For ecommerce, add a business and marketing lens:
- How many sessions, orders, and how much revenue were impacted (even approximately)?
- Which campaigns were running at the time, and how did they amplify the impact?
- Which SLOs were breached (checkout availability, latency, conversion stability)?
- What changes will prevent or soften this type of incident next time (extra monitoring, redundant providers, better bot protection)?
Who does what at Review
- Incident commander / technical lead:
- Draft the core postmortem (timeline, technical root cause, technical actions).
- Store owner / marketing / analytics:
- Fill in business impact and conversion metrics, plus any customer‑facing cleanup (refunds, follow‑up messages, extended sales).
- All participants:
- Agree on 3–7 prioritized action items with owners and dates (for example, new alerts, new runbooks, backup integrations).
Putting it together: a simple ecommerce incident lifecycle you can adopt
You can summarize the process in a compact checklist for your own runbook:
- Detect
- Monitoring or humans spot an issue.
- Create an incident ticket with initial details (what’s broken, where, since when).
- Triage
- Estimate scope and user impact.
- Set severity (SEV1–SEV3) and decide if this is truly an incident.
- Escalate
- Page on‑call technical responders and incident commander via your tool (PagerDuty, etc.).

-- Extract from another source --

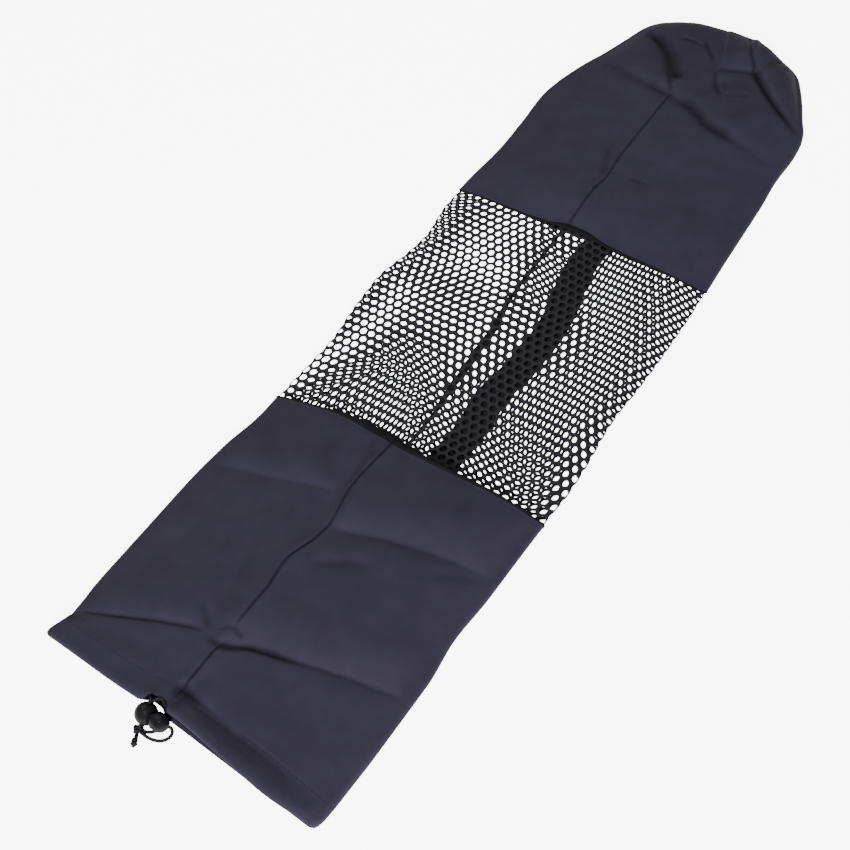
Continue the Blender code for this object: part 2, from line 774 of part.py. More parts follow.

- Add comms/marketing rep for SEV1/SEV2.
- Communicate
- Provide clear internal updates; publish external status if needed.
- Keep messages honest, consistent, and audience‑appropriate.
- Resolve
- Mitigate impact quickly (rollback, failover, block bots).
- Then stabilize and verify via dashboards and logs.
- Review
- Run a short, blameless postmortem.
- Document technical and business impact, decide actions, and track them to completion.
If you give each stage an owner and write this down where everyone can find it, you’ve effectively built an incident management system that any ecommerce team—no matter how small—can use to handle outages with less chaos and more learning.